В конце года — опять неожиданный этап, вначале на двадцать первый, «железнодорожный», у самой станции Потьма, из чего я склонен был выводить, что еду в Москву на «переследствие», а там, глядишь… Поначалу все так и шло — действительно, привезли в Москву, но не в тюрьму, а в стоявший в тупике на Ярославском вокзале Столыпин, в «купе» которого временами напихивали до… тридцати пяти человек. Так было трое суток — едва ли не самых тяжелых за все мои четыре года. И — снова — этап. В Вологодской пересылке (где, как я узнал много лет спустя, еще мой отец сидел, но, мягко выражаясь, в других несколько условиях) узнал радостную весть об отмене карточек (нам-то что до того было) и денежной реформе — все, помню, зачем-то прикидывали, сколько туфель модельных и костюмов коверкотовых на какую-то мифическую «среднюю зарплату» можно будет купить… Забавно было ощущать себя старым лагерником: в камере за блатных в законе хиляли пара бакланов{9} и рослый малолетка с нашего же темлаговского штрафного, успевший за время моей медицинской командировки пришить бригадира (а может, вовсе работягу за пайку — не помню точно) и ехавший теперь на Север за новеньким четвертаком. Я им цену — знал, что скромненько слиняют при первой же встрече с «настоящим» блатным (так оно, конечно, потом и вышло); знали (понимали) и они, что я фраер тертый, — никому из нас это не помешало. Потом, на Ухтинской пересылке, куда мы в конце концов попали, я со скуки проиграл одному из этих бакланов (совсем уже незадолго до неизбежного разоблачения его самозванства) все с себя в стос, так что на двадцать третий (строительство кирпичного завода) прибыл в телогрейке на голое тело, что и было немедленно отмечено замом по режиму майором Поляковым, почему-то с ходу меня невзлюбившим.

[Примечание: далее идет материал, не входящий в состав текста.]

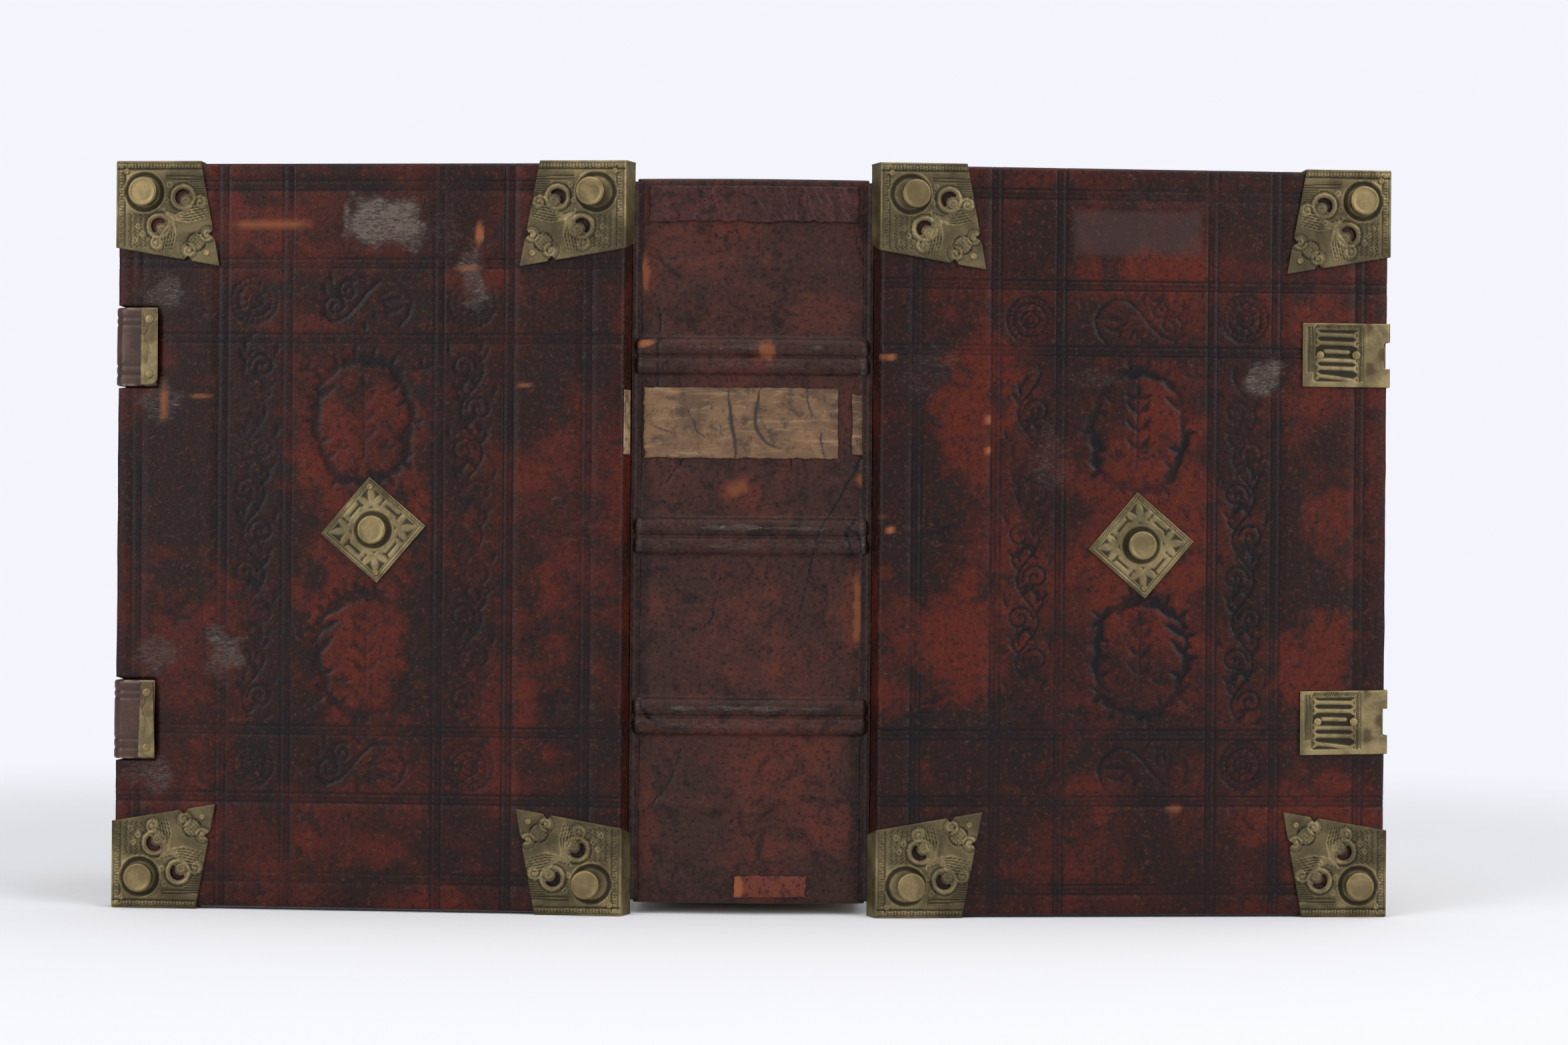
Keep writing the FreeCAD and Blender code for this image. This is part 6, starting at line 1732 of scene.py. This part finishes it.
hemp = Finish("hemp_cord")
at = hemp.place()
strands = hemp.node("ShaderNodeTexWave", {"bands_direction": "DIAGONAL"},
                    {"Vector": at, "Scale": 300.0, "Distortion": 1.2})
colour = hemp.mix(strands, (0.12, 0.085, 0.045), (0.26, 0.20, 0.12))
dress(hemp.surface(colour, 0.9, normal=hemp.bump(strands, 0.0003)),
      "upper_band_cords", "middle_band_cords", "lower_band_cords", "front_cord_ends", "back_cord_ends")

wood = Finish("board_wood")
at = wood.place()
grain = wood.clouds(wood.stretch(at, 6, 6, 0.35), 60, 5, 0.6, 0.8)
colour = wood.mix(wood.between(grain, 0.35, 0.65), (0.11, 0.062, 0.030), (0.23, 0.145, 0.075))
dress(wood.surface(colour, 0.75, normal=wood.bump(grain, 0.0003)), "front_board", "back_board")

paste = Finish("pastedown_paper")
at = paste.place()
foxing = paste.clouds(at, 60, 6, 0.7, 0.8)
soiled = paste.clouds(at, 9, 4, 0.6, 0.5)
fibre = paste.clouds(at, 900, 3, 0.7)
colour = paste.mix(paste.between(soiled, 0.35, 0.7), (0.31, 0.235, 0.145), (0.45, 0.37, 0.25))
colour = paste.mix(paste.between(foxing, 0.6, 0.75) * 0.55, colour, (0.20, 0.115, 0.055))
dress(paste.surface(colour, 0.85, normal=paste.bump(fibre + foxing, 0.0002, 0.6)),
      "front_pastedown", "back_pastedown")

scrap = Finish("label_scrap")
at = scrap.place()
tone = scrap.clouds(at, 120, 5, 0.7, 1.0)
colour = scrap.mix(scrap.between(tone, 0.4, 0.62), (0.11, 0.06, 0.03), (0.34, 0.23, 0.125))
dress(scrap.surface(colour, 0.75, normal=scrap.bump(tone, 0.0002)), "back_label_strip")

hook = Finish("hook_brass")
at = hook.place()
tone = hook.clouds(at, 110, 5, 0.65, 0.4)
fine = hook.clouds(at, 1100, 3, 0.7)
colour = hook.mix(hook.between(tone, 0.35, 0.65), (0.17, 0.13, 0.07), (0.38, 0.30, 0.155))
hook_brass = hook.surface(colour, (0.3 + 0.25 * tone).clip(), 0.85, hook.bump(fine + tone, 0.0001))
for name in ("upper", "lower"):
    dress(hook_brass, f"{name}_hook_plate", f"{name}_hook_backplate", f"{name}_hook_rivets")
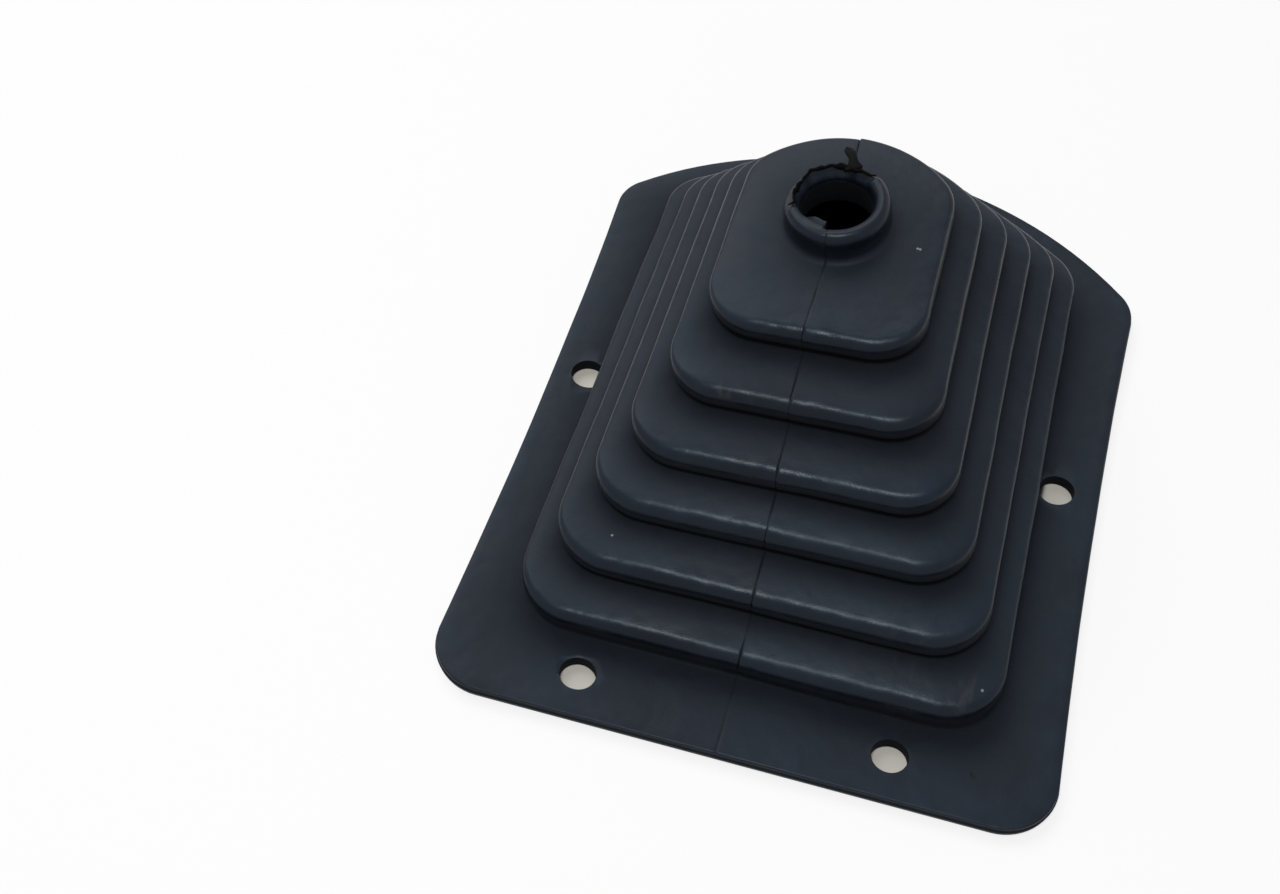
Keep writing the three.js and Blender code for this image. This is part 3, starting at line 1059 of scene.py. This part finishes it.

…Мама моя, жившая тогда в Москве совсем уж на птичьих правах и которой было так худо, что здесь об этом и пытаться писать не буду, хоть и надо бы, не оставляла надежды хоть как-нибудь «сыграть» на моем, к тому времени уже вполне мифическом, туберкулезе. В один прекрасный зимний день меня сняли с работы (после землекопной бригады я работал бетонщиком — та же тачка, только с другим содержимым) и привели в санчасть, где заведующий Ерохин недоуменно рассматривал разные бумажки и рентгеновские снимки, а потом, случайно разговорившись со мной, убедился, преодолев естественное для представителя трудовой интеллигенции недоверие, что надписи вроде «тинктура йоди» или «тинктура валериана симплекс» вполне доступны мне. Вот где мне пригодилась темлаговская наука: меня тотчас же положили в стационар в качестве «больного» для исполнения обязанностей медбрата, а потом и вовсе лепилы (по-научному лекпома, то есть фельдшера). Была там и настоящая фельдшерица Маша Бондарь (это по мужу-вохровцу Бондарь она была, сама же вполне из местных и говорила не с малороссийским «хаканьем», а на том адаптированном и обезжиренном языке, на каком в Москве рассказывают анекдоты о чукчах, а в суверенной республике Коми — все надзиратели и Министры вплоть до премьера П. А. Безносова говорят). Самой же колоритной фигурой в санчасти был врач из зеков, рижский архитектор Маркузе, в лагере этот архитектор строил не более, чем его воспетый Козьмой Прутковым собрат, но зато в нем обнаружилась страсть и талант к… хирургии.